Exercise objective.
A line counts if it contains the string "each"; say how many such lines there are, giving only the number.

(Collected data entries)
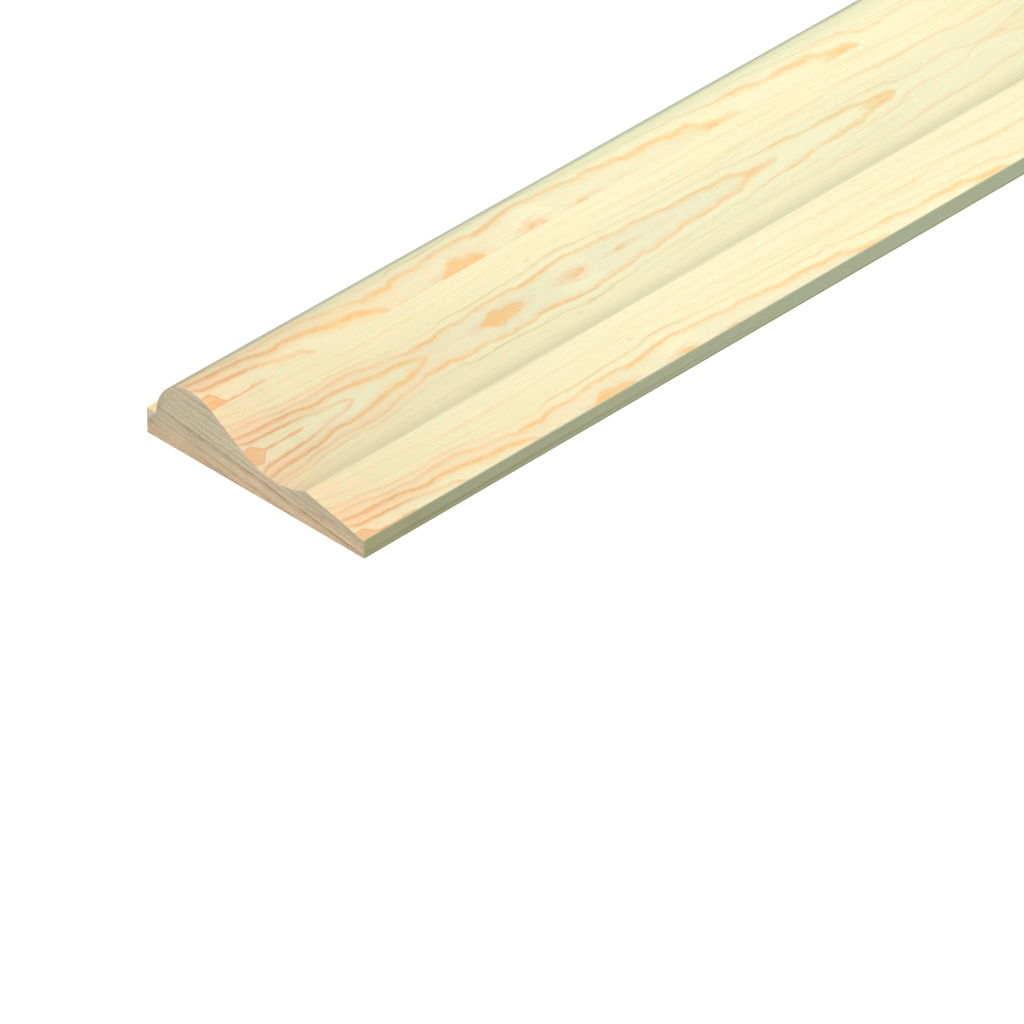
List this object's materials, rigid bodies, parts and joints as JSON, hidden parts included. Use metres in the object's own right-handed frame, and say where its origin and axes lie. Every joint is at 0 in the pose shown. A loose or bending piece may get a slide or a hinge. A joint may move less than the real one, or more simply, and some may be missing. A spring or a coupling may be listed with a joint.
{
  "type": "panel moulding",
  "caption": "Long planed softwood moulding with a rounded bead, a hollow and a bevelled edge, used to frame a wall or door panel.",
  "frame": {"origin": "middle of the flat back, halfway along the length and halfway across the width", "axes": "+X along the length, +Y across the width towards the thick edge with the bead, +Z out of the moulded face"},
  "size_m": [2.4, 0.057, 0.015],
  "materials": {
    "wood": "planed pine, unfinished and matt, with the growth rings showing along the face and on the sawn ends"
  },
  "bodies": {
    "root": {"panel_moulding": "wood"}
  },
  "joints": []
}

---

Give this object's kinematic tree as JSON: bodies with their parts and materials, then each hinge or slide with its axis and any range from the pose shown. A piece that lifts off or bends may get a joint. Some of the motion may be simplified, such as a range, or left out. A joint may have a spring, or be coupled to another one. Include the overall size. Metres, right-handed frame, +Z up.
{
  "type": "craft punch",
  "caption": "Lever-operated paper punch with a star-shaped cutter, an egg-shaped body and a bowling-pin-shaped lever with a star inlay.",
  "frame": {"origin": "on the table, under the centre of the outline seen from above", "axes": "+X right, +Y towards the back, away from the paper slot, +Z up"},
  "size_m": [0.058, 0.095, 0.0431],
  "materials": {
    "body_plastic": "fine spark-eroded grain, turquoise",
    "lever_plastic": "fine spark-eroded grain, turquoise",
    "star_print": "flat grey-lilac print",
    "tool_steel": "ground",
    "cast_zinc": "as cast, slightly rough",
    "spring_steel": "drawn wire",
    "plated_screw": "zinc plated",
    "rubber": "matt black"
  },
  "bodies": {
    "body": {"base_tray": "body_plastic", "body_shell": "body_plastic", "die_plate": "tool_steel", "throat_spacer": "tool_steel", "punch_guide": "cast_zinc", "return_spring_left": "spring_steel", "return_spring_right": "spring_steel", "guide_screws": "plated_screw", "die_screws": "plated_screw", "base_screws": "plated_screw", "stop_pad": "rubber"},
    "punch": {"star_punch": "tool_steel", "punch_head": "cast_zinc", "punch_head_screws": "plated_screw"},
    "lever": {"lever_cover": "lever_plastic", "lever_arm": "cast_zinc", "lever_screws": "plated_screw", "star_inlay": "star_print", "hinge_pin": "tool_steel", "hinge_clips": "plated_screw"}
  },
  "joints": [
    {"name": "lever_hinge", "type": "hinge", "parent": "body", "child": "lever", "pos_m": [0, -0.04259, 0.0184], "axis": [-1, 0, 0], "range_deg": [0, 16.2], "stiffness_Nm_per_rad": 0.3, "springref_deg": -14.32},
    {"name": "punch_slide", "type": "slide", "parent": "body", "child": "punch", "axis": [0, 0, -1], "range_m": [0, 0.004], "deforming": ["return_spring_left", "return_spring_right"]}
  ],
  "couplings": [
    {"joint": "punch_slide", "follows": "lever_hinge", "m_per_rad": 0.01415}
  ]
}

...

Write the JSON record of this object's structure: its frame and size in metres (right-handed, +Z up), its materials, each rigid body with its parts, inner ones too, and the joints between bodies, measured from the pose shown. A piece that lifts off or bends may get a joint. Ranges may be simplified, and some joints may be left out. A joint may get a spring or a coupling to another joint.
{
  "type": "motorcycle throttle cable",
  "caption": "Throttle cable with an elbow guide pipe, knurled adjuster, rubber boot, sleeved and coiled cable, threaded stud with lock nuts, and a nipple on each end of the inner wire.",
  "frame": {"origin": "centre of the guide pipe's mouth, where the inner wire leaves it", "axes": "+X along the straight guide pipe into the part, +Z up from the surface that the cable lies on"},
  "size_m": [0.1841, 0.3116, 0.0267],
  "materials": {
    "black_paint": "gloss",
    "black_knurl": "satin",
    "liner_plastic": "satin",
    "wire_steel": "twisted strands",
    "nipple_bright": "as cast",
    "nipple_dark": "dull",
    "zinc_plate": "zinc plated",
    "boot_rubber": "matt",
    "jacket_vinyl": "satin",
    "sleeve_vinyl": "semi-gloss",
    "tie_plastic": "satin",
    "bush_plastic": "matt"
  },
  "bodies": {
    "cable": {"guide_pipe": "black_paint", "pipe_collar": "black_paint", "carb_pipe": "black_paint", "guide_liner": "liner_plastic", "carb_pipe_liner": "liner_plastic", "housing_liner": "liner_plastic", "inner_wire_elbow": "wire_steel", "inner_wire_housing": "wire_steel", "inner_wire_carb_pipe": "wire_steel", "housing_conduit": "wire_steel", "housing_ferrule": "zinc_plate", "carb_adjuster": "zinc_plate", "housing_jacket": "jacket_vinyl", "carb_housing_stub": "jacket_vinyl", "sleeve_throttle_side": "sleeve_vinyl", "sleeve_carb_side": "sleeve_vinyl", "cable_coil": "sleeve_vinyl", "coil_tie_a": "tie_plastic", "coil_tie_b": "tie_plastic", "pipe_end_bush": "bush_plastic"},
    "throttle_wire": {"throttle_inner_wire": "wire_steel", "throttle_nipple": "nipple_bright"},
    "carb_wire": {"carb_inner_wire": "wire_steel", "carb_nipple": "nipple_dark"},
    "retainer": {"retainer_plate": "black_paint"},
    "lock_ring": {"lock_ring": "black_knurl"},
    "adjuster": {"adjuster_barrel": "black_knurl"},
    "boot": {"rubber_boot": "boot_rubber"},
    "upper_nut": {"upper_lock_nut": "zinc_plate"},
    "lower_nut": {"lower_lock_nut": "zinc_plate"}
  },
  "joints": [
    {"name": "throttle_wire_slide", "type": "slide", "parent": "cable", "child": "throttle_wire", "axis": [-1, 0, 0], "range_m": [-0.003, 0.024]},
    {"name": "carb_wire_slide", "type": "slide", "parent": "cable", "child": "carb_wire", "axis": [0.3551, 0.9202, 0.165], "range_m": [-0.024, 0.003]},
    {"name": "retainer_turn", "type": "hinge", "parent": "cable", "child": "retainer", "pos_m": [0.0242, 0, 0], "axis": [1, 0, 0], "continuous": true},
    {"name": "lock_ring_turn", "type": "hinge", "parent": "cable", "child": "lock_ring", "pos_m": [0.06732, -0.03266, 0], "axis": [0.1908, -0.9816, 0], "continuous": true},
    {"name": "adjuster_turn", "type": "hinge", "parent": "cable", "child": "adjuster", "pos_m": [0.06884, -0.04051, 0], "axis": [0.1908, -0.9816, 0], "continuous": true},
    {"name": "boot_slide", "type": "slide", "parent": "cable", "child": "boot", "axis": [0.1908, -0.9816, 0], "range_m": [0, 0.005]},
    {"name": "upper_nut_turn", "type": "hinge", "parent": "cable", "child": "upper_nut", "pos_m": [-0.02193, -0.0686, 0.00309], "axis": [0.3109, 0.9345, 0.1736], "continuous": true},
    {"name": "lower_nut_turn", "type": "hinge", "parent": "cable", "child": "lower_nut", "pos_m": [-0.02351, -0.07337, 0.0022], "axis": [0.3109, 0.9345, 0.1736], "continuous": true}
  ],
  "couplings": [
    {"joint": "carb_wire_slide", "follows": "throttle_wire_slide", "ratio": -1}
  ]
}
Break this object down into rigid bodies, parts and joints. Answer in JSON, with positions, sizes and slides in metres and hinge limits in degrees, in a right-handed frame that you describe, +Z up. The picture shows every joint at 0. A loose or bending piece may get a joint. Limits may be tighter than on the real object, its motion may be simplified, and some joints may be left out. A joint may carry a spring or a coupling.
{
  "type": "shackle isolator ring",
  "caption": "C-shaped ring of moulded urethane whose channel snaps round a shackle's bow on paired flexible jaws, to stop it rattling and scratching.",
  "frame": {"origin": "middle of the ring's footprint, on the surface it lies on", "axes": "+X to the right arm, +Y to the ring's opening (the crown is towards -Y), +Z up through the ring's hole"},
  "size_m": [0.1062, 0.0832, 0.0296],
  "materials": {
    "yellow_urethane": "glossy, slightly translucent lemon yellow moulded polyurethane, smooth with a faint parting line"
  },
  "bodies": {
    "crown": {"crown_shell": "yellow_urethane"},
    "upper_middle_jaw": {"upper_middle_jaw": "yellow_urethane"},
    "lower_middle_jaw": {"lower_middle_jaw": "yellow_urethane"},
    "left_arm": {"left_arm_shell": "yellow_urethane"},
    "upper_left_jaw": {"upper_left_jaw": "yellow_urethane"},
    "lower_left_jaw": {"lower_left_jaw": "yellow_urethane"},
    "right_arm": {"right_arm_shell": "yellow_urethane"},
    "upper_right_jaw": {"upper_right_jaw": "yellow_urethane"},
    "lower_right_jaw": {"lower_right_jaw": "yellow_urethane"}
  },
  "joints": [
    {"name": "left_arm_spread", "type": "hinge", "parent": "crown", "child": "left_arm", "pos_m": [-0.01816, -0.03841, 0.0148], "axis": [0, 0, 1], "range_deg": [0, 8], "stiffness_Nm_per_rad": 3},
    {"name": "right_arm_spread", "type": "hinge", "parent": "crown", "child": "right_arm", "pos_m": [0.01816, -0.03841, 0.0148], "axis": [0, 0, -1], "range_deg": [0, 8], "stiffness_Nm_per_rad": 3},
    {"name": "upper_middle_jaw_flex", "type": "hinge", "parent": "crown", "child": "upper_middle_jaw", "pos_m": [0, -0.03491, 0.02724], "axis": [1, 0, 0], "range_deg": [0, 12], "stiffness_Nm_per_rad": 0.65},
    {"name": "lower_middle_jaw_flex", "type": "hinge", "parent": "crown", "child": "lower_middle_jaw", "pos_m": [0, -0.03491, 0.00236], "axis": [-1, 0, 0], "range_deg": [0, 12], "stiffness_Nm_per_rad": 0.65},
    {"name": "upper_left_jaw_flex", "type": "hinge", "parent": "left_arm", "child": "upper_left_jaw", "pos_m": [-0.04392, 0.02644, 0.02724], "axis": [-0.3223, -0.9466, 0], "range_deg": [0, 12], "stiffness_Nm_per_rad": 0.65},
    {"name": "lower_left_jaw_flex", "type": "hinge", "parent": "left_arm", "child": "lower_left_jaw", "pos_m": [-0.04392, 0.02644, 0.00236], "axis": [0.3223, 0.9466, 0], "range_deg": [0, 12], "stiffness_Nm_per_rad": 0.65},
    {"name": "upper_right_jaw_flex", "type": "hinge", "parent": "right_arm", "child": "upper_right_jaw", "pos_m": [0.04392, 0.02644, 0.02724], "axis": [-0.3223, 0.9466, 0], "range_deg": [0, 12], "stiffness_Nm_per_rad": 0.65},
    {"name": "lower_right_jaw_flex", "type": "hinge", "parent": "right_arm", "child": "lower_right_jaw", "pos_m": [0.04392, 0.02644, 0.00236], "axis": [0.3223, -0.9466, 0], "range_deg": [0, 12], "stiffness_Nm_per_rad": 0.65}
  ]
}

Full output.
3